Neither Dane nor I followed a typical path in college, instead choosing subjects that interested us. After several semesters ‘finding myself,’ I ended up with a minor in history basically by default. I didn’t choose to major in it simply because I ran out of interesting classes to choose from one semester and picked something else. Dane was also a history buff, and combined this with religious studies, philosophizing between practices with the track team.

I got the travel bug. Summer after my sophmore year, I took off and went to Costa Rica for a month to travel and do volunteer work. It was a test of sorts to see if I could spend a lot of time away from home, which I hadn’t done to that point. Spring of junior year, after deciding that traveling was indeed for me, I went to Australia to study tourism management in Brisbane, at the University of Queensland. On the way, I stayed 10 days in New Zealand, vowing to return to what quickly became my favorite place on earth.

After college, Dane and I lost touch. We’d meet for the occasional beer when we were back in Leesport, but went months or even years without saying a word to each other. But we read each others blogs, and this is significant.

Then, I was writing for pleasure, for myself, just about my experiences. I went back to New Zealand in 2006, after graduating from PSU with a BS in Tourism Management and a minor in History, and before starting a ‘real job’ as a sales agent for a company in Annapolis that ran a sailboat for tourists, and for which I had worked on as sailing crew for a while in the summer. That trip, two months this time, was when I met the woman who is now my wife, a 6’ tall, blonde Swede named Mia.

Dane hitch-hiked across Canada. He had a dream of making the Olympics as a shot-putter, and wanted to train with [name], who lived in Kamloops, near the west coast. His stories of catching rides with guys halfway through a case of beer are both scary and enlightening. When not training, or talking about it, Dane was a bouncer at a local pub. He chuckled when a girl tried to pass off a fake PA ID – he denied her, she complained, and he promptly produced his real PA ID, at which point she politely asked for hers back and left the premises.

Dane’s pilgrimage to Canada and mine to New Zealand did not change our lives, but they solidified our worldviews and gave us the inspiration to chase our dreams. In the five years that followed, up to the present, Dane, after failing at his Olympic bid, has carved a niche in the athletic training world, opening the world’s first and only gym that raises and sells its own food. The gym, called Garage Strength, after first opening in his parents garage, is now house in an 18th century barn, with climbing ropes hanging from the ceiling, kettlebells lining the walls and high school freshman girls doing pull-ups and powerlifting exercises. Out back, his 130 hens lay eggs daily, and Dane stores them in a large wire basket you’d normally see at a golf driving range. Dane has over 70 regular clients and hasn’t had a job since 2009.

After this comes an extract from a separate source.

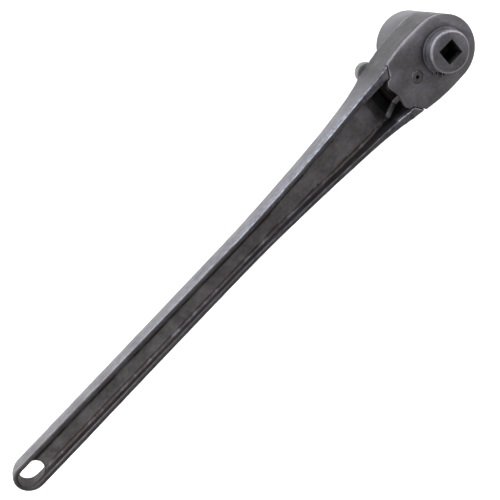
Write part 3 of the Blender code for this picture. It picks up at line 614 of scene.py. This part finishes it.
def paint_corners(mesh: bmesh.types.BMesh, convex: tuple[float, float], concave: tuple[float, float]) -> None:
    """Paints where a skin's corners wear and where its hollows take rust and painted shade, by how its
    surface turns at each point.

    Args:
        mesh: the skin.
        convex: turn at which rubbing starts, and at which it is full.
        concave: turn at which a hollow starts, and at which it is full.
    """
    mesh.normal_update()
    rubbed = mesh.verts.layers.float.new(Paint.RUBBED.value)
    hollow = mesh.verts.layers.float.new(Paint.HOLLOW.value)
    turns = {}
    for vert in mesh.verts:
        steps = [(e.other_vert(vert).co - vert.co).normalized().dot(vert.normal) for e in vert.link_edges]
        turns[vert] = sum(steps) / max(1, len(steps))
    for vert in mesh.verts:
        near = [turns[e.other_vert(vert)] for e in vert.link_edges]
        turn = (turns[vert] + sum(near)) / (1 + len(near))
        vert[rubbed] = min(1.0, max(0.0, (-turn - convex[0]) / (convex[1] - convex[0])))
        vert[hollow] = min(1.0, max(0.0, (turn - concave[0]) / (concave[1] - concave[0])))


@dataclass
class Workshop:
    """Puts finishes on pieces and ties the pieces to the frame.

    Args:
        groups: the shared node groups.
    """

    groups: Groups = field(default_factory=Groups)
    made: dict[str, bpy.types.Material] = field(default_factory=dict)

    def finish(self, finish: MetalFinish) -> bpy.types.Material:
        """The finish's material, built once.

        Args:
            finish: the finish.

        Returns:
            Its material.
        """
        if finish.name not in self.made:
            self.made[finish.name] = finish.material(self.groups)
        return self.made[finish.name]

    def fit(self, made: bpy.types.Object, node: str, body: Body, finish: MetalFinish) -> None:
        """Dresses a new piece and puts it in a CAD node's place.

        Args:
            made: the piece.
            node: the CAD node it stands for.
            body: the body it rides on.
            finish: its finish.
        """
        made.data.materials.clear()
        made.data.materials.append(self.finish(finish))
        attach(made, body.value)
        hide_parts(node)
        log.info("%s: %d faces on %s", made.name, len(made.data.polygons), body.value)

    def dress(self, node: str, finish: MetalFinish) -> None:
        """Gives a CAD node that keeps its own shape a better finish.

        Args:
            node: the CAD node.
            finish: its finish.
        """
        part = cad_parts[node]
        for place in part.material_slots:
            place.material = self.finish(finish)
        log.info("%s keeps its shape and takes %s", node, finish.name)


# ---- sub-assemblies -----------------------------------------------------------------------------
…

I started writing professionally a year after that first trip. Thanks in part to Dane’s encouragement from having read my travel blog, I started sending articles into magazines, and they started getting published. Mia and I worked professionally on sailboats, doing yacht deliveries up and down the east coast and running adventure travel programs for teenagers in the Caribbean. This summer, we sailed our own boat – our only possession, and our home – from the Chesapeake Bay to Ireland, fulfilling a dream and getting a lot of writing material in the process.

Both Dane and I have interesting stories, but it wasn’t until today that I realized how I was going to pitch it. After listening to the money episode of TAL – which only confirmed some notions that I have held for years – I realized that there is a logical continuation on that thesis – if money is inherently imaginary, what then is the point of pursuing it? Dane and I seemed to have figured that out long ago, and yet were never really aware of it. We just did things we were passionate about, and the money (though not a lot of it) followed.